I want to demonstrate my model by enabling the widget on the model card.
However, it says “This model does not have enough activity to be deployed to Inference API (serverless) yet.”
After I purchased the " Inference Endpoints (dedicated)," and succeed set up the inference API, the widget on the model card is still disabled.
Are there any way to enable the example widget on the model card?
Thanks
The widget practically doesn’t work anymore…
The sad point is even i paid for the dedicated inference server. I am still unable to restore the inference widget.
Yeah… even if you charge for it, it won’t be valid…
@meganariley @not-lain Serverless Inference API issue, but it seems to be a payment issue as well.
Am I supposed to use “HF Space” instead? I’m trying to figure out how to create a gradio app and make it work on the space. unfortunately, the demo code don’t work with paid inference endpoint.
That would certainly be the quickest way to do it.
This is almost joke software, but it is a simple Demo to assist in creating a Demo space.

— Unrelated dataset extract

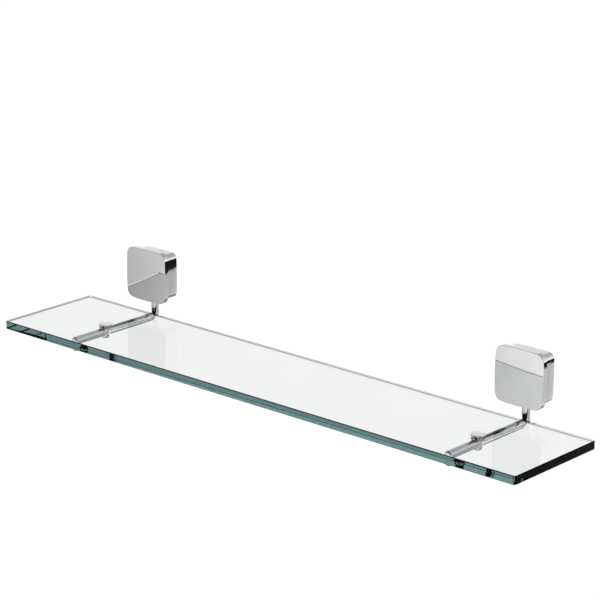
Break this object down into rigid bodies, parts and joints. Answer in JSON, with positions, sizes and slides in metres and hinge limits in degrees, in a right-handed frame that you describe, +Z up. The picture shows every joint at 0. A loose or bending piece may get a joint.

It can be used for more than just T2I.
If the model you are going to use is a well-known model, someone else may have already published a high-performance space.
Hi @fzmnm The Inference API is a free service for the community to test models directly in the browser or via HTTP requests. It uses shared resources and is not available for every model. For production or latency/availability sensitive use cases, we recommend using Inference Endpoints instead, which will allow you to easily deploy your models on dedicated, fully-managed infrastructure. Inference Endpoints gives you the flexibility to quickly create endpoints on CPU or GPU resources, and is billed by compute uptime vs character usage. Further pricing information can be found here.
Please let me know if you have additional questions.
Thank you very much for your resources.
My user case is that I want to share my homebrew small language models to my friends. It is a very small language model (92M) so it can run on a potato computer.
Currently, I successfully hosted it on the virtual machine dedicated for Space. The solution is very like the gradio app generator you provided. I use the free version of instance. Since it is a potato model so the free tier can handle it.
However, I’m still unable to connect the inference in gradio. i also try developing it locally. maybe I should see the endpoint forum for a good tutorial. but right now the vCPU of Space is enough for my potato model.
best,
Dear Ariley:
I have two questions:
- can I wire the Inference Endpoint I purchased to the Inference API, so people can test my model on the model card page?
- If I’m encouraged to use Spaces, how to wire Inference Endpoint to the Gradio app. The example HF provided does not work for the Inference Endpoint I purchased.
Best.
However, I’m still unable to connect the inference in gradio
If Spaces were set to Private, it would have been virtually impossible to use the Gradio space from the outside. It might be possible to do so by scraping using a virtual browser, but it would be too much of a hassle.
In Public settings should normally be accessible locally, but it would be faster to search this forum or github for know-how. There are many local rules that you have to search to find out.
You might also ask meganariley.